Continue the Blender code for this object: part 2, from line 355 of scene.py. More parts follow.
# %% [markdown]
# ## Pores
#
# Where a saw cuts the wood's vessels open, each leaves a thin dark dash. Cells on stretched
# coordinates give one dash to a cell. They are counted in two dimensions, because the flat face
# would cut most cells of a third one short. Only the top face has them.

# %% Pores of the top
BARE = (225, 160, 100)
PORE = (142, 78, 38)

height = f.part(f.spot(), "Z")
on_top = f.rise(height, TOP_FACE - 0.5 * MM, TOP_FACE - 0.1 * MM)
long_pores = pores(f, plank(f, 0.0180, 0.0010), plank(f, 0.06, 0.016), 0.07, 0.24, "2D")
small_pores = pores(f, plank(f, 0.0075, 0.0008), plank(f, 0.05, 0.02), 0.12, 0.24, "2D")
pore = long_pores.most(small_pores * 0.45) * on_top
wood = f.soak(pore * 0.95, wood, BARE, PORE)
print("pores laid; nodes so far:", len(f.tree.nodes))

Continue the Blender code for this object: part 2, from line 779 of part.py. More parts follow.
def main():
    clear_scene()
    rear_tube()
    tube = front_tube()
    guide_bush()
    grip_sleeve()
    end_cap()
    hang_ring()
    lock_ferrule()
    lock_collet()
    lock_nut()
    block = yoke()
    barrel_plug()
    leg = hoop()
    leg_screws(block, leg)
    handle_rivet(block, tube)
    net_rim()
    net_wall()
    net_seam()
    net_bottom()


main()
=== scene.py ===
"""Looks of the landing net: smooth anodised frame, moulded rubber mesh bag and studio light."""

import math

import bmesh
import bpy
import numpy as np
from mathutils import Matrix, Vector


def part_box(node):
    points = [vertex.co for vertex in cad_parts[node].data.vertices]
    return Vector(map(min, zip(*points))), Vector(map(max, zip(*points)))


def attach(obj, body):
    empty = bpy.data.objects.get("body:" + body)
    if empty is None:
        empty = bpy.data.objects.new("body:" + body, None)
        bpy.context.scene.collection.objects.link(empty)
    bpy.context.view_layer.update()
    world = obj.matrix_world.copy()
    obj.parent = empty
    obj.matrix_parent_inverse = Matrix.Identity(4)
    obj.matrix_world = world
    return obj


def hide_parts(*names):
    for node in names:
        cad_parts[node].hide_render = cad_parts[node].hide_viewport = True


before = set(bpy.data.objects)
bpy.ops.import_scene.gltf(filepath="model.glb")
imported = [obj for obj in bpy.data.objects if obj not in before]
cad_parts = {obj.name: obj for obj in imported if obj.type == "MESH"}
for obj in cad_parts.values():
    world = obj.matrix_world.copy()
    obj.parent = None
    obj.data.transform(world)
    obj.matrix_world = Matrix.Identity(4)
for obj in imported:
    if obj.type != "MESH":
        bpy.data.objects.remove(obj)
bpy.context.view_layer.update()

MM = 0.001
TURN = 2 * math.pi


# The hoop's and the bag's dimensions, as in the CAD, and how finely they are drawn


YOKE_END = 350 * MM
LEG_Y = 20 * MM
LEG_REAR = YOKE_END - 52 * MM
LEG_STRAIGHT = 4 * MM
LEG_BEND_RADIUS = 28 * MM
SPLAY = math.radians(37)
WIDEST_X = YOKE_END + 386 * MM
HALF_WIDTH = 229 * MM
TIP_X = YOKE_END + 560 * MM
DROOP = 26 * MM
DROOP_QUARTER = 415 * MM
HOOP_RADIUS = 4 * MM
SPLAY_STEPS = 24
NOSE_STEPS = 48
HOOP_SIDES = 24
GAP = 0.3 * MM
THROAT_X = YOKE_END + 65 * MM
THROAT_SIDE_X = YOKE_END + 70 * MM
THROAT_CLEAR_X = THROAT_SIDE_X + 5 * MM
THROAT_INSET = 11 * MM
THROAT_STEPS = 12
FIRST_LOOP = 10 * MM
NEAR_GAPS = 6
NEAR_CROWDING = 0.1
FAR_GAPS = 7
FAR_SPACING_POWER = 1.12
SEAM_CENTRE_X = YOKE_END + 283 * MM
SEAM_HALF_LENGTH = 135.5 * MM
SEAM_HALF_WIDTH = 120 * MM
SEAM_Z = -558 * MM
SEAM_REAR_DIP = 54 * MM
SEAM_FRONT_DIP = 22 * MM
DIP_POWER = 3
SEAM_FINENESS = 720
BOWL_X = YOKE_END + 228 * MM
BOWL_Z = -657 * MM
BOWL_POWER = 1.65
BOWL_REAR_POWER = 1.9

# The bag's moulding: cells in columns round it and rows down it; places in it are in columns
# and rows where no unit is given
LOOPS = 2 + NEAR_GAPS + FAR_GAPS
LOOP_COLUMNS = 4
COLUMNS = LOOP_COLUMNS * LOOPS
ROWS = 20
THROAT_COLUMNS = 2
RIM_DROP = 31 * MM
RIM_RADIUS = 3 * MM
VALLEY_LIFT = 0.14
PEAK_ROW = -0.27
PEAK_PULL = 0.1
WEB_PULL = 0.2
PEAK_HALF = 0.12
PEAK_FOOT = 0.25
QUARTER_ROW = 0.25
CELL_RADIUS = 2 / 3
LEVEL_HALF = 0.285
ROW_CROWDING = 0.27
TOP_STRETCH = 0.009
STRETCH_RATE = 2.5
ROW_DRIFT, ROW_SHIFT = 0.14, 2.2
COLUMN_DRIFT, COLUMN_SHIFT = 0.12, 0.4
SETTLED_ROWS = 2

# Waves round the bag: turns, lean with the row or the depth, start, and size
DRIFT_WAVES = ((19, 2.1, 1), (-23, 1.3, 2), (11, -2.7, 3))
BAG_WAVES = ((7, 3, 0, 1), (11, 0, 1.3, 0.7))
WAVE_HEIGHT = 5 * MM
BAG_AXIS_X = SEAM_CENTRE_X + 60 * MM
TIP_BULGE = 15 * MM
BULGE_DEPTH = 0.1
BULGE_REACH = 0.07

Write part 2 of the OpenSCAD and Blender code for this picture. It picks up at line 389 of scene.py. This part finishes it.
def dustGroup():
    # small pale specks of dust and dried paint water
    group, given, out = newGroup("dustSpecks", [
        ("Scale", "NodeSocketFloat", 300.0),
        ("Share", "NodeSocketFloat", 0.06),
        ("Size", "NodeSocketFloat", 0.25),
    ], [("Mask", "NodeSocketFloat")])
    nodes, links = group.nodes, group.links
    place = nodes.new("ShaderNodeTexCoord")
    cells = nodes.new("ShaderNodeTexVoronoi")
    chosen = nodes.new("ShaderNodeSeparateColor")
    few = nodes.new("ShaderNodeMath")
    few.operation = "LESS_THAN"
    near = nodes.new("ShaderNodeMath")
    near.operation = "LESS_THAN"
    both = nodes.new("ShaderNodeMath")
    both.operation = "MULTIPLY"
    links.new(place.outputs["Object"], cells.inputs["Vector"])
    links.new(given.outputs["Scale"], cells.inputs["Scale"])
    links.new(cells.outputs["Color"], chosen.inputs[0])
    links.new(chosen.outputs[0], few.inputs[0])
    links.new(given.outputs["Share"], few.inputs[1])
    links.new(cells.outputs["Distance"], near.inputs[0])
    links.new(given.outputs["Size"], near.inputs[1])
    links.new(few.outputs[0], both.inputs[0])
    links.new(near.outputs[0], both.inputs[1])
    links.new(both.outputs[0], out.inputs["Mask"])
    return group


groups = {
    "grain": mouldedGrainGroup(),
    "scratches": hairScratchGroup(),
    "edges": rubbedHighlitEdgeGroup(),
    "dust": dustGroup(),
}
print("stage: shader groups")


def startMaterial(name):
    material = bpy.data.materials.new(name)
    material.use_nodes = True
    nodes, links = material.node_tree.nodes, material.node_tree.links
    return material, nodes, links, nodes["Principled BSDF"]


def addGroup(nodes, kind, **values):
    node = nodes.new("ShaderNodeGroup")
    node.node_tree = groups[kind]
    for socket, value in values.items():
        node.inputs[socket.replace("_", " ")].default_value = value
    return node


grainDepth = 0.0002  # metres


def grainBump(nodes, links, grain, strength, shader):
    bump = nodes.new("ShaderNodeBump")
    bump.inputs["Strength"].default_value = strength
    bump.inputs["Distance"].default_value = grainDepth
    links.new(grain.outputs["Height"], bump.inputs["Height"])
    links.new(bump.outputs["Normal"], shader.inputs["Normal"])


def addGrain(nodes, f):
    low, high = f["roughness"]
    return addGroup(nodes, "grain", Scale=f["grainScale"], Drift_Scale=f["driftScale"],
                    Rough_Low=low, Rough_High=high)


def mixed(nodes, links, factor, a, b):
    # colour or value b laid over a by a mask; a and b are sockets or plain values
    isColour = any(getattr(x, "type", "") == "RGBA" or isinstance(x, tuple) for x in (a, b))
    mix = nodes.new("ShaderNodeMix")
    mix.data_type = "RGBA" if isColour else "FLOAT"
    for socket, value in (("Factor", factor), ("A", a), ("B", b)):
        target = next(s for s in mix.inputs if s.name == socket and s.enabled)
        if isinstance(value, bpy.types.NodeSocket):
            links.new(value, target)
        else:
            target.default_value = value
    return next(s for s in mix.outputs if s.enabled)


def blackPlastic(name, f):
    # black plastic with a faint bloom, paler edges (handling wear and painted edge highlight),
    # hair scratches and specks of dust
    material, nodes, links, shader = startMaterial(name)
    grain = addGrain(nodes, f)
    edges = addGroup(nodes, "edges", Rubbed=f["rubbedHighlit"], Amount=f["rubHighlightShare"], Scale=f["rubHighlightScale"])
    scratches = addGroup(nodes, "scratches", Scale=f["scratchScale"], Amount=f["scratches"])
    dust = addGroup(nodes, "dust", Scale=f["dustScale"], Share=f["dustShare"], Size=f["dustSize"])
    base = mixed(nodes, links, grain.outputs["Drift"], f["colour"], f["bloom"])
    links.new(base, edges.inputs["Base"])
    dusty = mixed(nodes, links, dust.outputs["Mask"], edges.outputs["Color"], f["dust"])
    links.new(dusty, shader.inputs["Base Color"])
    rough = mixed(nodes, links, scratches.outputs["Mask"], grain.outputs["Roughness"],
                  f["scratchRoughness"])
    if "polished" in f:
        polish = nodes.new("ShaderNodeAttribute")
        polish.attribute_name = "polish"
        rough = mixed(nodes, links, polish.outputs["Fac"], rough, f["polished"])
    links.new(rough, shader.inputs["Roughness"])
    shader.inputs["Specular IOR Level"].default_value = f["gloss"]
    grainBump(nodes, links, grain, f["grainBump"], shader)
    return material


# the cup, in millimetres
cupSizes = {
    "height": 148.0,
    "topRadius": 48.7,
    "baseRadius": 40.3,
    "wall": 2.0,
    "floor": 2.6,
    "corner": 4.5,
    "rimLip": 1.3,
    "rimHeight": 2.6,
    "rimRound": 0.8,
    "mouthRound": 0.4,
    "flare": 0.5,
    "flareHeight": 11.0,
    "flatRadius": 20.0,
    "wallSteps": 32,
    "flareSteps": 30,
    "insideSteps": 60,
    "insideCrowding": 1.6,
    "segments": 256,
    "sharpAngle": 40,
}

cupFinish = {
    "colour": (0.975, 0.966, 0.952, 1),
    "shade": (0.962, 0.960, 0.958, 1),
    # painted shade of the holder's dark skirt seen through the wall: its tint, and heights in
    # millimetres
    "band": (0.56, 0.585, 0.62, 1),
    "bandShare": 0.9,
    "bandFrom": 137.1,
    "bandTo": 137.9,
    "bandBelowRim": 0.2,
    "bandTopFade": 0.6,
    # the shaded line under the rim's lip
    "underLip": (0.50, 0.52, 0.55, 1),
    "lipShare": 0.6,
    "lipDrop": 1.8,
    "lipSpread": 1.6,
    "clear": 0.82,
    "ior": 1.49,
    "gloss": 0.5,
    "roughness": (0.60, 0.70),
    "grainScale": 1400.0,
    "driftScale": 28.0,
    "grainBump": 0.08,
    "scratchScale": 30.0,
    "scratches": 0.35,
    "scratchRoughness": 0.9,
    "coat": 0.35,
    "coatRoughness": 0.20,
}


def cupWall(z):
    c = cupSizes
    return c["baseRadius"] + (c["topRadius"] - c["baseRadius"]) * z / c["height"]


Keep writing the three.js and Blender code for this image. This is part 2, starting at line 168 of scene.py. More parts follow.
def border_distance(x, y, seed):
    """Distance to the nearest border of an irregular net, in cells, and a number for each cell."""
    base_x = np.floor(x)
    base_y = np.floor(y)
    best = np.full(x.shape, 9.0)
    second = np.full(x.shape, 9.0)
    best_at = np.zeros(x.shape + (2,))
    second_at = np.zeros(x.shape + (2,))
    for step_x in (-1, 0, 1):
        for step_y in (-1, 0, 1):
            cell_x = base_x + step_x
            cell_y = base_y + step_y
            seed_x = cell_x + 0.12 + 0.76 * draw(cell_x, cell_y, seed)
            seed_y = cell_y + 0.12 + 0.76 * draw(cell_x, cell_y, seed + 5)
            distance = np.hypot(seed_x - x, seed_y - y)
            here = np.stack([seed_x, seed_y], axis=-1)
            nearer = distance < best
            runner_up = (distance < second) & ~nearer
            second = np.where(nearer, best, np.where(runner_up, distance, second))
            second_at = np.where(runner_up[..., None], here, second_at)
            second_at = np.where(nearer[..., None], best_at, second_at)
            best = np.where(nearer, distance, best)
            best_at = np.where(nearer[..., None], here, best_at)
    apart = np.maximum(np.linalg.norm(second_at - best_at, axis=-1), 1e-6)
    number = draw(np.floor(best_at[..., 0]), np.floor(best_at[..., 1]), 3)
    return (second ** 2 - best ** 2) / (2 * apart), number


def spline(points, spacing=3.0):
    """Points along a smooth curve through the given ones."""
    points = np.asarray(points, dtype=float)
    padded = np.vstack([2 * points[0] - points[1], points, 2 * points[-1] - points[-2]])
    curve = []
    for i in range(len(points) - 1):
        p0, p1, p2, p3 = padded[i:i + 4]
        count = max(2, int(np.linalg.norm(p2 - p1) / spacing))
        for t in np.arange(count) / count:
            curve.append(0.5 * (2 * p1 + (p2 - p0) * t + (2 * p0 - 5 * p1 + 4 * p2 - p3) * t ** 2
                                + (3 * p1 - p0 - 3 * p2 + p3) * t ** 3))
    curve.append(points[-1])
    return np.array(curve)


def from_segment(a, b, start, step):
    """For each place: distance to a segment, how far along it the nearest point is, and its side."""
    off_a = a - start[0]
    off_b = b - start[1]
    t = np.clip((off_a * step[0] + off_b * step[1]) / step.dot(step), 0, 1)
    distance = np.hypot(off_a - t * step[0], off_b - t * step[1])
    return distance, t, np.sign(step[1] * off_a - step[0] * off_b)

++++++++

Examine the records and pull out every line where the string "this" occurs.

Continue the Blender code for this object: part 2, from line 355 of scene.py. More parts follow.
Continue the Blender code for this object: part 2, from line 779 of part.py. More parts follow.
Write part 2 of the OpenSCAD and Blender code for this picture. It picks up at line 389 of scene.py. This part finishes it.
Keep writing the three.js and Blender code for this image. This is part 2, starting at line 168 of scene.py. More parts follow.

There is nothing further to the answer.